I didn’t set out to specifically make an exercise-heavy game, and I also didn’t even have a prior interest in boxing before I created The Thrill of the Fight. I chose to make a boxing game simply because I thought it was a perfect fit for having tracked head and hands and for room-scale. I also think combat sports have a nearly universal appeal to most people that is generally only counteracted by the equally universal aversion to getting punched in the face, which is a problem VR can solve. I think one of VR’s most magical qualities is that player input can be far less abstract than traditional gaming and can allow the player to utilize movement and muscle memory they already know from the real world. This makes emulating real-world experiences just as fun as the more abstract game concepts you can’t physically have in the real world.

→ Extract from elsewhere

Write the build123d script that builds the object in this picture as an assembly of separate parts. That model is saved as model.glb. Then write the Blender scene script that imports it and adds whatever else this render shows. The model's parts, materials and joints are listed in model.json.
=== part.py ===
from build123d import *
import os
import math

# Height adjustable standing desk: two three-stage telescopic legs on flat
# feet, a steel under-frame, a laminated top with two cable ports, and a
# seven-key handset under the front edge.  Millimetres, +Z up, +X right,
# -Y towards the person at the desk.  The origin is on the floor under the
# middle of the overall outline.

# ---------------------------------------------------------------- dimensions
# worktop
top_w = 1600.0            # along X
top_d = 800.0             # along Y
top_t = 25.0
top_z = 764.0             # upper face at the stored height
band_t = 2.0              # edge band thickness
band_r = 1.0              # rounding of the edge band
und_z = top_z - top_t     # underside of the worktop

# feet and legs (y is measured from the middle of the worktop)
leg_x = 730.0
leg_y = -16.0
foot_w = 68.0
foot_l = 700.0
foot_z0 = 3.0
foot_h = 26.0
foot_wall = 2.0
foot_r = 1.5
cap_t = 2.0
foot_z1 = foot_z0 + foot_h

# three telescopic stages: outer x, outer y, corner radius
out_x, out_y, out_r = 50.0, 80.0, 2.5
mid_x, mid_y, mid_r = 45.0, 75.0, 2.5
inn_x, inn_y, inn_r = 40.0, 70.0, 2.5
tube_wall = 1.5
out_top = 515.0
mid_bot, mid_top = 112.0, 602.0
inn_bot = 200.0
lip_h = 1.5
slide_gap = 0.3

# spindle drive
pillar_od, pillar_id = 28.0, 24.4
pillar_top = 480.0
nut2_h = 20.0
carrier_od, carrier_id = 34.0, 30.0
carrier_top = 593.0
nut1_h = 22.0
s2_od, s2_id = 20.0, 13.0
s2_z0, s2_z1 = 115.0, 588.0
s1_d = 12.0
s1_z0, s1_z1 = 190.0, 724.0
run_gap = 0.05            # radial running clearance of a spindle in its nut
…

This strong connection between VR and the real world also means that in-game progression can the same thing as real-world progression, which is deeply satisfying to experience. In TotF’s case, getting better at real-world boxing will absolutely help you be better at TotF (although the reverse isn’t necessarily true – getting good at TotF alone won’t by itself make you an expert fighter). Also, because you’re mimicking the real-world actions of boxing, which are exhausting, you’re exercising when you play The Thrill of the Fight even if you didn’t intend to. It’s amazing to be able to check your progress by reflecting on your own real-world skill and fitness improvement instead of checking some menu in the game to see how much XP you’ve gained, and that’s what I have been really trying to push in The Thrill of the Fight and likely what I’ll focus on in my future games as well.

VRFI Thanks again for doing this Ian, I’m as excited about this game as anyone so its great to have a chance to talk with you first hand! Good luck with the launch!


The Thrill of the Fight releases on Oculus Quest on Thursday 24th October priced $9.99 and £7.99. It supports cross-buy so if you have already purchased the PC version on the Oculus store you will get the Quest version added for free.